One of the ministers in Debrecen said the following crazy thing, and he did get in trouble. He began one of his sermons saying that there have been three ravages in Hungary: that of the Tartars, that of the Turks and now that of the Russians. He made a play on words linking the word for ravage with the word for liberation, a word used by the Soviets to describe the invasion of 1944 and 1945. For this the pastor was immediately removed and suspended. This man was not even part of the revival movement; he just had a Hungarian heart.
Believer Vs. Church Member
It is interesting and thought-provoking that the regime was able to make a sharp distinction between the religious people and the believers, those with a living, genuine faith. Fearing the influence of believers, the Party forbade working with the young. The schools were nationalized in 1948, before the Communist Party took total control. Before that, more than 70% of the primary and secondary schools were church schools. By nationalization they put an end to the possibility of shaping the children. To strangle religious education in the schools they put pressure on the parents, whether they were manual or intellectual workers. Everyone knew if they had a bad record with the Party, they would not succeed, not even in their own profession.

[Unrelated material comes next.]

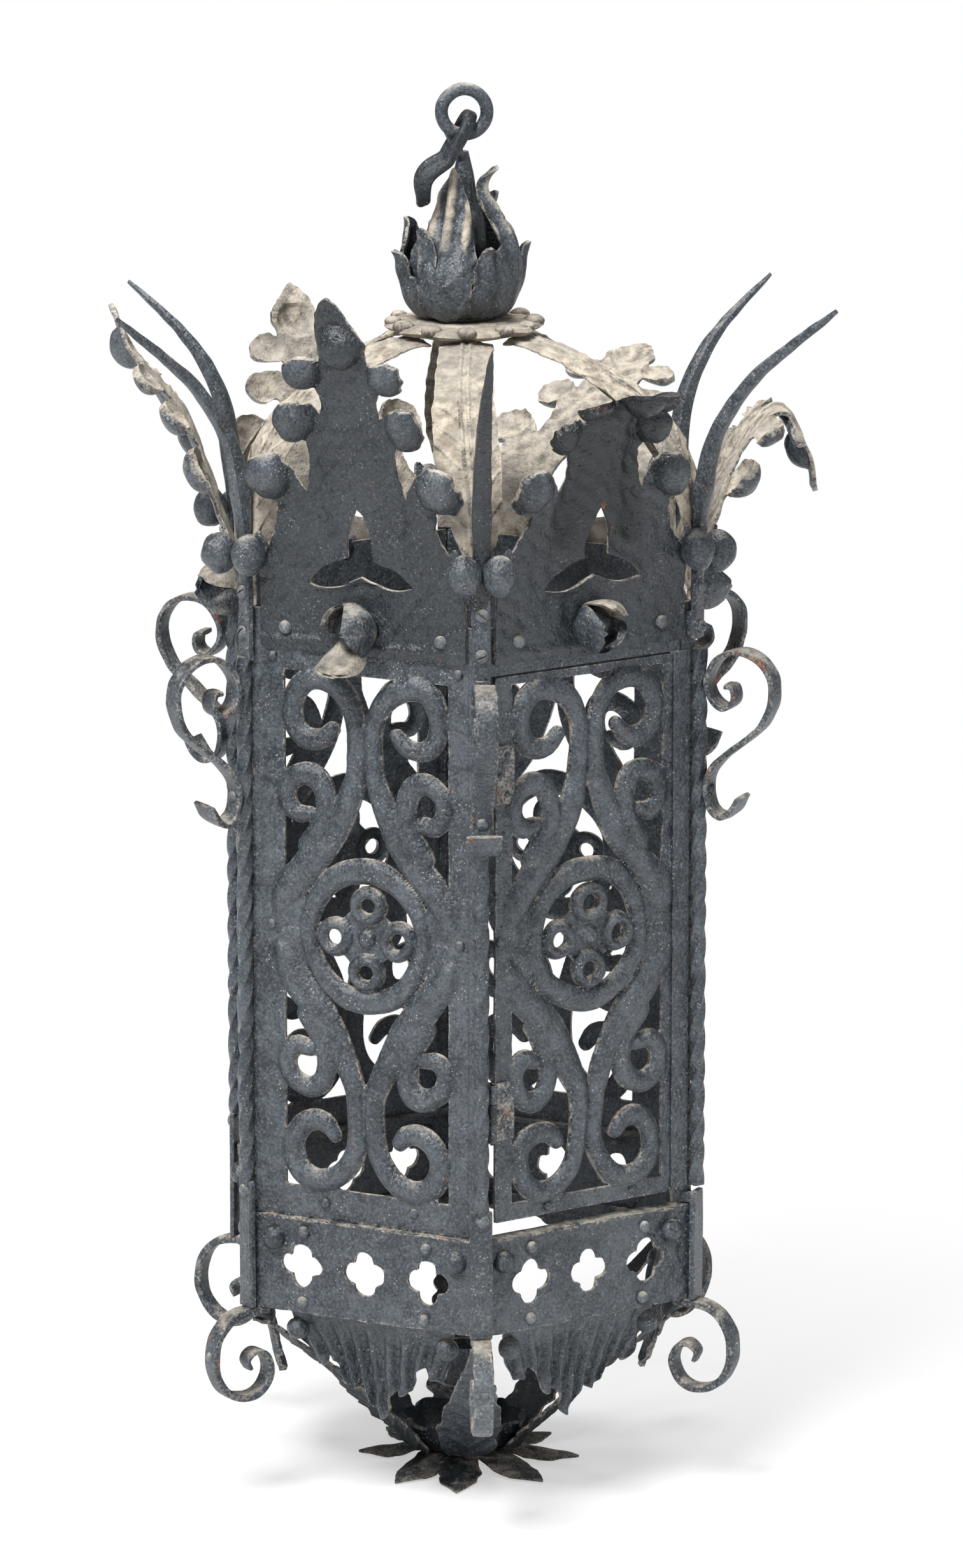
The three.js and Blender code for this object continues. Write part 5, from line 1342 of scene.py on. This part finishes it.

Bishop Janos Peter tolerated me for a long time because, I think, he had great expectations for me. I had come from a poor peasant family. My parents were landless peasants with six children. My wife also came from a proletarian family; her father was a rail switchman. They came from Czechoslovakia and lived in a caravan for several years. In 1943 I became an assistant minister for Bishop Revesz in the Great Church in Debrecen and served there until January 1, 1944, when the members of the Meszter Street Church elected me their minister. I was there for fourteen years.